My personal opinion on the classification of Pluto as a dwarf planet is that Pluto is a fascinating world and it doesn’t matter what it is called. The physics of seasonal change that we have observed with Pluto’s atmosphere is just as exciting whether you call Pluto a planet or a dwarf planet. One good thing that came out of this debate is that people are more aware of how diverse our solar system is – from terrestrial planets, to giant planets, to cold icy objects in the Kuiper Belt.

I can’t speak to the question of the politics because I wasn’t involved in the IAU decision.

Collaboration with ESA's Rosetta spacecraft has been very intense through Dr. Stern's revolutionary ALICE instrument, developed at the Southwest Research Institute, and its joint ESA/NASA observations of Jupiter. Do you foresee more collaboration from Rosetta in this mission? What's your opinion on these collaborations between national agencies?

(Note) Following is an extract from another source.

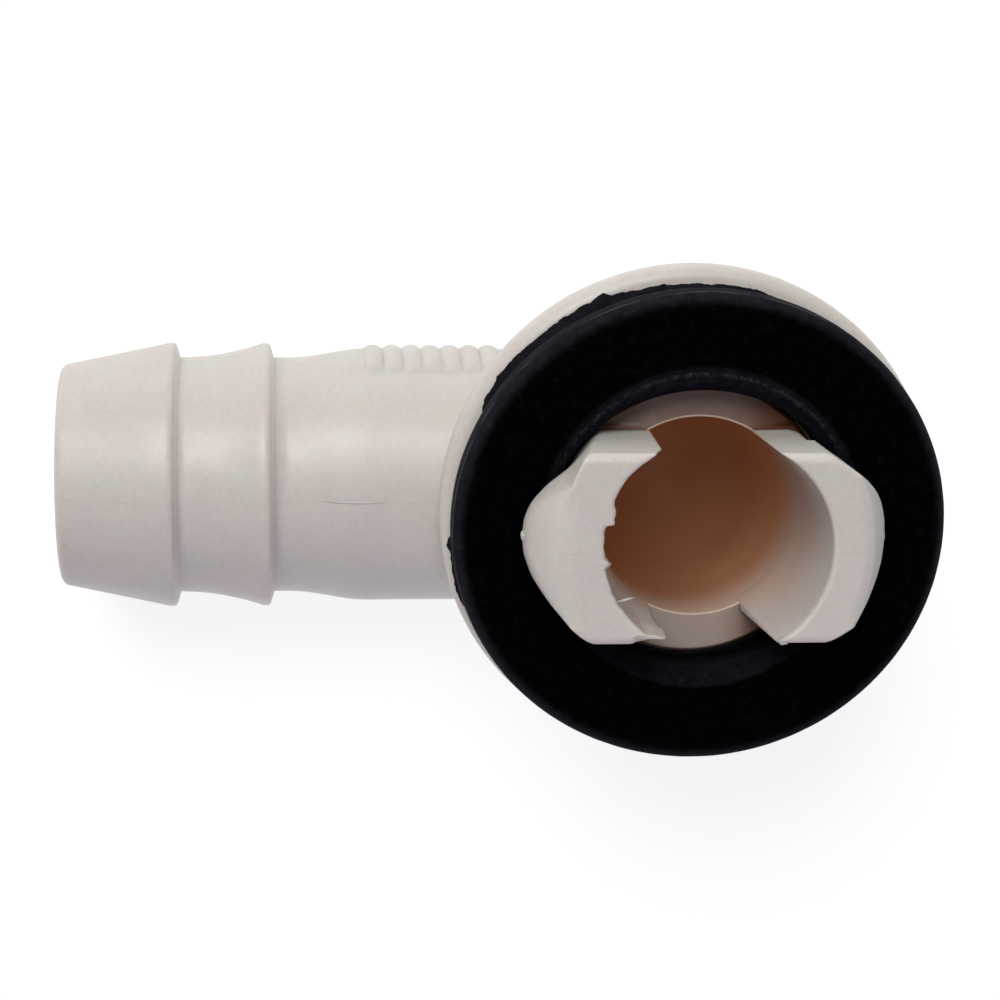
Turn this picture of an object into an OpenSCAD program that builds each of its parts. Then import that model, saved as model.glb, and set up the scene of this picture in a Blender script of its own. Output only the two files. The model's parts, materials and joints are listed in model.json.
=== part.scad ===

Would they help pave the way for more intense cooperation between countries in the field of space exploration?
The New Horizons spacecraft is hibernating for most of each year right now and Rosetta also has plans for hibernation so I don’t see any near-term collaboration between these missions. This doesn’t rule out the possibility of collaboration just reduces the need for it right now. I think collaborations between national agencies are very beneficial. When we collaborate, science is advanced and that is good for us all. It very well may help pave the way for more cooperation between countries in the field of space exploration.

Finally, what has been your best moment on this mission so far and the recommendations for the future?
I would say that the best time so far was the Jupiter encounter. The team had spent a lot of time planning the Jupiter encounter, reviewing sequences that would be sent to the spacecraft and hitting the right aim point to be on the path for Pluto was critical. It was great to see the data returned from our instruments and know that we are ready to investigate the Pluto system.

Many thanks, Dr. Olkin, and the best of lucks for this amazing trip to the boundaries of the Solar System and the Human knowledgement!